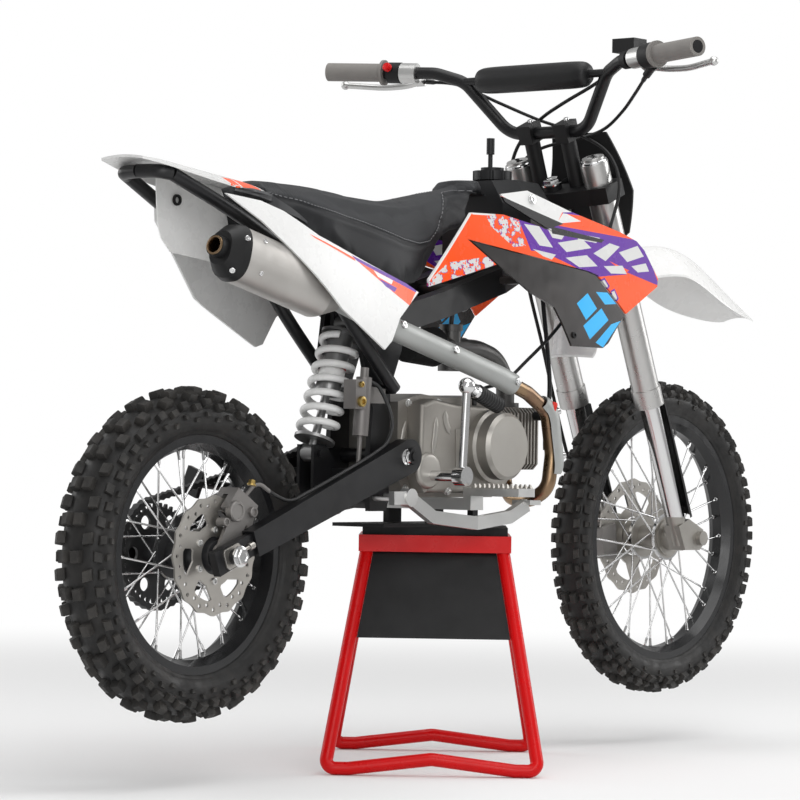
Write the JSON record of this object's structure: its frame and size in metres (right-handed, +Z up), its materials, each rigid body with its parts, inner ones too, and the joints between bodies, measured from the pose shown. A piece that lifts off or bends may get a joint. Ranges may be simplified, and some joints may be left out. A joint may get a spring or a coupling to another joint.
{
  "type": "dirt bike on a paddock stand",
  "caption": "Off-road dirt bike with orange, purple and white bodywork, held upright under its engine by a red tubular paddock stand.",
  "frame": {"origin": "on the floor under the stand, at the middle of the whole object's length and width", "axes": "+X towards the front wheel, +Y towards the rider's left, +Z up"},
  "size_m": [1.822, 0.831, 1.2488],
  "materials": {
    "tyre_rubber": "matte",
    "black_rim": "gloss",
    "hub_black": "satin",
    "disc_steel": "satin",
    "sprocket_steel": "satin",
    "chain_steel": "satin",
    "frame_black": "satin",
    "spring_white": "gloss",
    "damper_grey": "satin",
    "white_plastic": "gloss",
    "cast_alloy": "satin",
    "cover_alloy": "satin",
    "bright_alloy": "satin",
    "kick_chrome": "polished",
    "filter_black": "matte",
    "bronze_steel": "satin",
    "shield_silver": "satin",
    "muffler_silver": "satin",
    "cap_black": "satin",
    "skid_black": "satin",
    "tank_black": "satin",
    "seat_black": "matte",
    "shroud_orange": "gloss",
    "shroud_black": "gloss",
    "clamp_black": "satin",
    "guard_black": "satin",
    "fork_silver": "satin",
    "slider_dark": "polished",
    "bar_black": "gloss",
    "pad_black": "matte",
    "grip_grey": "matte",
    "lever_silver": "satin",
    "control_black": "matte",
    "brake_grey": "satin",
    "hose_black": "matte",
    "side_stand_black": "satin",
    "stand_red": "gloss",
    "stand_rubber": "matte",
    "sign_black": "satin"
  },
  "bodies": {
    "chassis": {"main_frame": "frame_black", "rear_subframe": "frame_black", "swingarm": "frame_black", "rear_shock": "damper_grey", "shock_spring": "spring_white", "drive_chain": "chain_steel", "drive_sprocket": "sprocket_steel", "rear_fender": "white_plastic", "engine_cases": "cast_alloy", "engine_covers": "cover_alloy", "kick_starter": "kick_chrome", "carburettor": "bright_alloy", "air_filter": "filter_black", "cylinder": "cast_alloy", "exhaust_header": "bronze_steel", "exhaust_midpipe": "shield_silver", "muffler": "muffler_silver", "muffler_cap": "cap_black", "footpegs": "bright_alloy", "skid_plate": "skid_black", "foot_controls": "bright_alloy", "rear_brake": "brake_grey", "fuel_tank": "tank_black", "fuel_cap": "tank_black", "seat": "seat_black", "side_panels": "white_plastic", "shrouds": "shroud_orange", "lower_shrouds": "shroud_black", "plug_lead": "hose_black", "control_cables": "hose_black", "stand_frame": "stand_red", "stand_pad": "stand_rubber", "stand_sign": "sign_black"},
    "front_fork": {"triple_clamps": "clamp_black", "fork_outer_tubes": "fork_silver", "fork_sliders": "slider_dark", "fork_guards": "guard_black", "front_caliper": "brake_grey", "front_brake_hose": "hose_black", "front_fender": "white_plastic", "number_plate": "shroud_black", "handlebar": "bar_black", "bar_pad": "pad_black", "grips": "grip_grey", "hand_levers": "lever_silver", "bar_controls": "control_black"},
    "front_wheel": {"front_tyre": "tyre_rubber", "front_rim": "black_rim", "front_hub": "hub_black", "front_disc": "disc_steel"},
    "rear_wheel": {"rear_tyre": "tyre_rubber", "rear_rim": "black_rim", "rear_hub": "hub_black", "rear_disc": "disc_steel", "rear_sprocket": "sprocket_steel"},
    "side_stand": {"side_stand": "side_stand_black"}
  },
  "joints": [
    {"name": "steering", "type": "hinge", "parent": "chassis", "child": "front_fork", "pos_m": [0.33039, 0, 0.92319], "axis": [-0.3875, 0, 0.9219], "range_deg": [-40, 40], "deforming": ["control_cables"]},
    {"name": "front_wheel_spin", "type": "hinge", "parent": "front_fork", "child": "front_wheel", "pos_m": [0.624, 0, 0.3795], "axis": [0, 1, 0], "continuous": true},
    {"name": "rear_wheel_spin", "type": "hinge", "parent": "chassis", "child": "rear_wheel", "pos_m": [-0.646, 0, 0.365], "axis": [0, 1, 0], "continuous": true},
    {"name": "side_stand_fold", "type": "hinge", "parent": "chassis", "child": "side_stand", "pos_m": [-0.134, 0.136, 0.44], "axis": [-0.0919, -0.9454, -0.3128], "range_deg": [0, 102]}
  ]
}
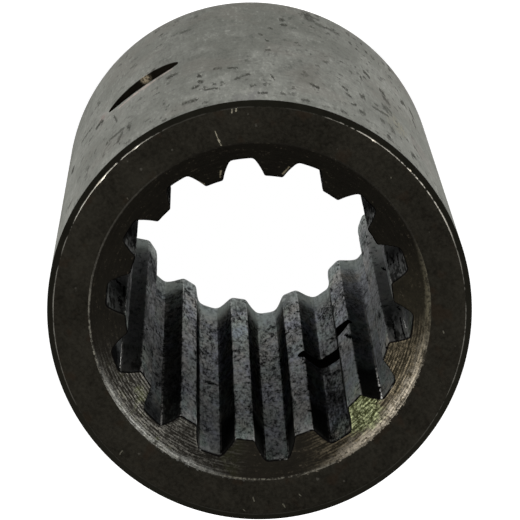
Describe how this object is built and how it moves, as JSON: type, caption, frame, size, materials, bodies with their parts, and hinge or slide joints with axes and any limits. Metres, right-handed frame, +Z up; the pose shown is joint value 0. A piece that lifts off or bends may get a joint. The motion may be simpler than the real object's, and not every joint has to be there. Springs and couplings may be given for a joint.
{
  "type": "shaft coupling",
  "caption": "Turned steel coupling sleeve with an internal involute spline right through, countersunk mouths and a stepped cross hole at mid-length.",
  "frame": {"origin": "middle of the lower end face, on the sleeve's axis", "axes": "+Z up the sleeve's axis, +X out of the wider mouth of the cross hole"},
  "size_m": [0.044, 0.044, 0.098],
  "materials": {
    "steel": "worn satin, darkened end faces"
  },
  "bodies": {
    "root": {"coupling_sleeve": "steel"}
  },
  "joints": []
}
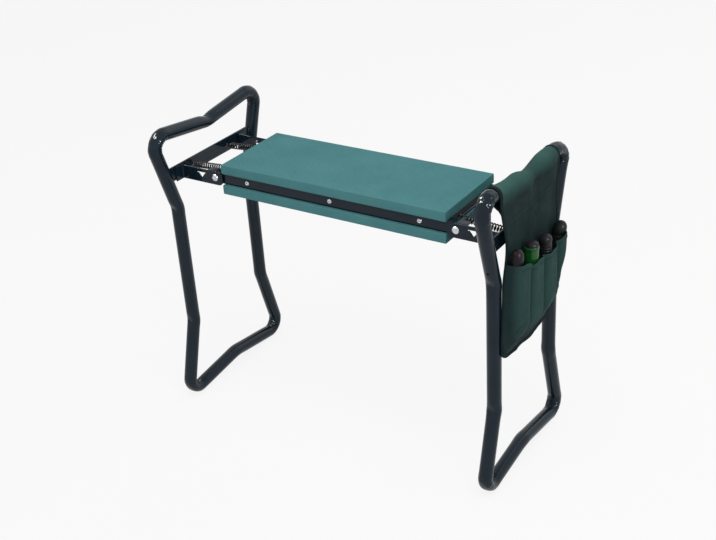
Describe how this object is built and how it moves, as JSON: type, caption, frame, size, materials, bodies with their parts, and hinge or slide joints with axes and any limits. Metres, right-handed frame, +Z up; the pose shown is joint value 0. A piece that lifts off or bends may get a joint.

◆ SET TASK
Please set down the whole listing above without altering a single line.

◆ COMPLETED TASK
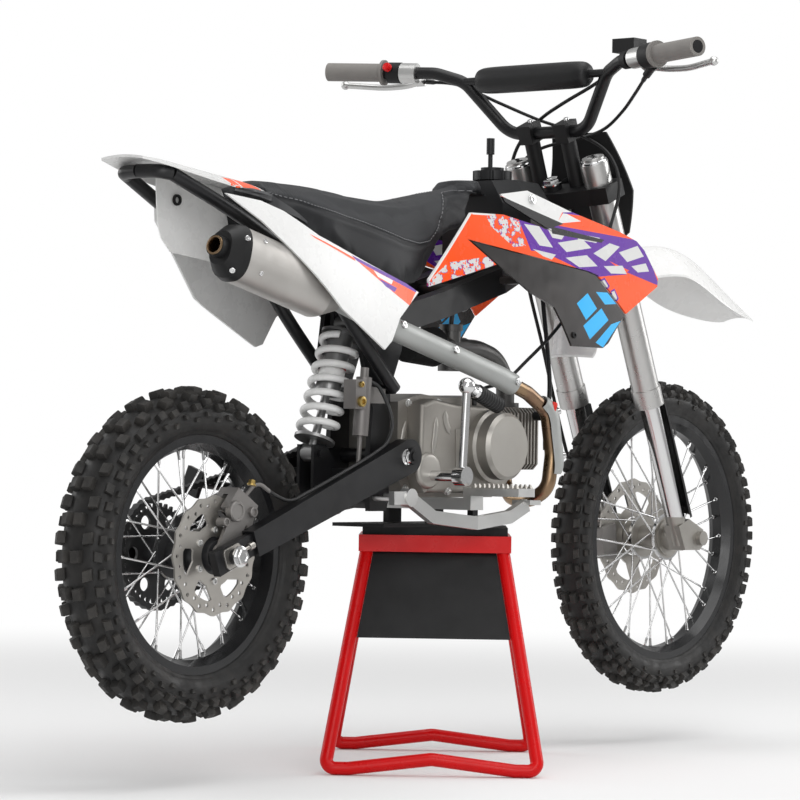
Write the JSON record of this object's structure: its frame and size in metres (right-handed, +Z up), its materials, each rigid body with its parts, inner ones too, and the joints between bodies, measured from the pose shown. A piece that lifts off or bends may get a joint. Ranges may be simplified, and some joints may be left out. A joint may get a spring or a coupling to another joint.
{
  "type": "dirt bike on a paddock stand",
  "caption": "Off-road dirt bike with orange, purple and white bodywork, held upright under its engine by a red tubular paddock stand.",
  "frame": {"origin": "on the floor under the stand, at the middle of the whole object's length and width", "axes": "+X towards the front wheel, +Y towards the rider's left, +Z up"},
  "size_m": [1.822, 0.831, 1.2488],
  "materials": {
    "tyre_rubber": "matte",
    "black_rim": "gloss",
    "hub_black": "satin",
    "disc_steel": "satin",
    "sprocket_steel": "satin",
    "chain_steel": "satin",
    "frame_black": "satin",
    "spring_white": "gloss",
    "damper_grey": "satin",
    "white_plastic": "gloss",
    "cast_alloy": "satin",
    "cover_alloy": "satin",
    "bright_alloy": "satin",
    "kick_chrome": "polished",
    "filter_black": "matte",
    "bronze_steel": "satin",
    "shield_silver": "satin",
    "muffler_silver": "satin",
    "cap_black": "satin",
    "skid_black": "satin",
    "tank_black": "satin",
    "seat_black": "matte",
    "shroud_orange": "gloss",
    "shroud_black": "gloss",
    "clamp_black": "satin",
    "guard_black": "satin",
    "fork_silver": "satin",
    "slider_dark": "polished",
    "bar_black": "gloss",
    "pad_black": "matte",
    "grip_grey": "matte",
    "lever_silver": "satin",
    "control_black": "matte",
    "brake_grey": "satin",
    "hose_black": "matte",
    "side_stand_black": "satin",
    "stand_red": "gloss",
    "stand_rubber": "matte",
    "sign_black": "satin"
  },
  "bodies": {
    "chassis": {"main_frame": "frame_black", "rear_subframe": "frame_black", "swingarm": "frame_black", "rear_shock": "damper_grey", "shock_spring": "spring_white", "drive_chain": "chain_steel", "drive_sprocket": "sprocket_steel", "rear_fender": "white_plastic", "engine_cases": "cast_alloy", "engine_covers": "cover_alloy", "kick_starter": "kick_chrome", "carburettor": "bright_alloy", "air_filter": "filter_black", "cylinder": "cast_alloy", "exhaust_header": "bronze_steel", "exhaust_midpipe": "shield_silver", "muffler": "muffler_silver", "muffler_cap": "cap_black", "footpegs": "bright_alloy", "skid_plate": "skid_black", "foot_controls": "bright_alloy", "rear_brake": "brake_grey", "fuel_tank": "tank_black", "fuel_cap": "tank_black", "seat": "seat_black", "side_panels": "white_plastic", "shrouds": "shroud_orange", "lower_shrouds": "shroud_black", "plug_lead": "hose_black", "control_cables": "hose_black", "stand_frame": "stand_red", "stand_pad": "stand_rubber", "stand_sign": "sign_black"},
    "front_fork": {"triple_clamps": "clamp_black", "fork_outer_tubes": "fork_silver", "fork_sliders": "slider_dark", "fork_guards": "guard_black", "front_caliper": "brake_grey", "front_brake_hose": "hose_black", "front_fender": "white_plastic", "number_plate": "shroud_black", "handlebar": "bar_black", "bar_pad": "pad_black", "grips": "grip_grey", "hand_levers": "lever_silver", "bar_controls": "control_black"},
    "front_wheel": {"front_tyre": "tyre_rubber", "front_rim": "black_rim", "front_hub": "hub_black", "front_disc": "disc_steel"},
    "rear_wheel": {"rear_tyre": "tyre_rubber", "rear_rim": "black_rim", "rear_hub": "hub_black", "rear_disc": "disc_steel", "rear_sprocket": "sprocket_steel"},
    "side_stand": {"side_stand": "side_stand_black"}
  },
  "joints": [
    {"name": "steering", "type": "hinge", "parent": "chassis", "child": "front_fork", "pos_m": [0.33039, 0, 0.92319], "axis": [-0.3875, 0, 0.9219], "range_deg": [-40, 40], "deforming": ["control_cables"]},
    {"name": "front_wheel_spin", "type": "hinge", "parent": "front_fork", "child": "front_wheel", "pos_m": [0.624, 0, 0.3795], "axis": [0, 1, 0], "continuous": true},
    {"name": "rear_wheel_spin", "type": "hinge", "parent": "chassis", "child": "rear_wheel", "pos_m": [-0.646, 0, 0.365], "axis": [0, 1, 0], "continuous": true},
    {"name": "side_stand_fold", "type": "hinge", "parent": "chassis", "child": "side_stand", "pos_m": [-0.134, 0.136, 0.44], "axis": [-0.0919, -0.9454, -0.3128], "range_deg": [0, 102]}
  ]
}
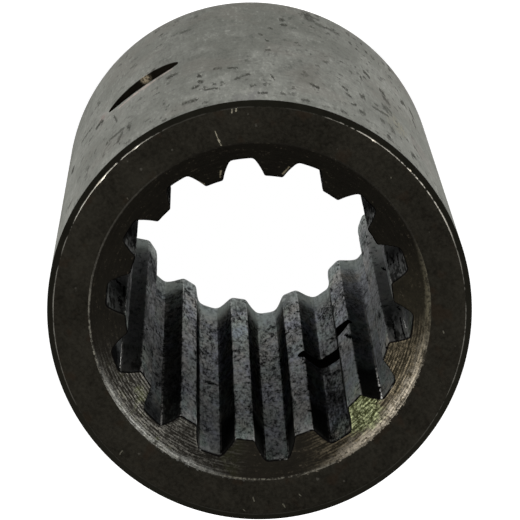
Describe how this object is built and how it moves, as JSON: type, caption, frame, size, materials, bodies with their parts, and hinge or slide joints with axes and any limits. Metres, right-handed frame, +Z up; the pose shown is joint value 0. A piece that lifts off or bends may get a joint. The motion may be simpler than the real object's, and not every joint has to be there. Springs and couplings may be given for a joint.
{
  "type": "shaft coupling",
  "caption": "Turned steel coupling sleeve with an internal involute spline right through, countersunk mouths and a stepped cross hole at mid-length.",
  "frame": {"origin": "middle of the lower end face, on the sleeve's axis", "axes": "+Z up the sleeve's axis, +X out of the wider mouth of the cross hole"},
  "size_m": [0.044, 0.044, 0.098],
  "materials": {
    "steel": "worn satin, darkened end faces"
  },
  "bodies": {
    "root": {"coupling_sleeve": "steel"}
  },
  "joints": []
}
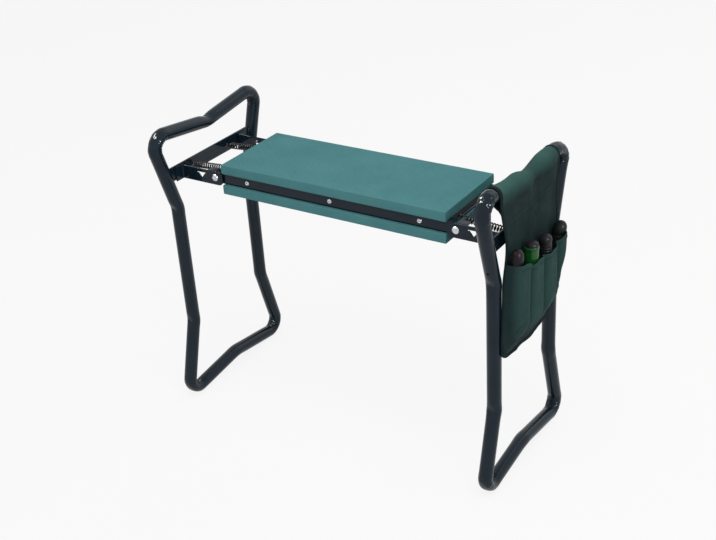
Describe how this object is built and how it moves, as JSON: type, caption, frame, size, materials, bodies with their parts, and hinge or slide joints with axes and any limits. Metres, right-handed frame, +Z up; the pose shown is joint value 0. A piece that lifts off or bends may get a joint.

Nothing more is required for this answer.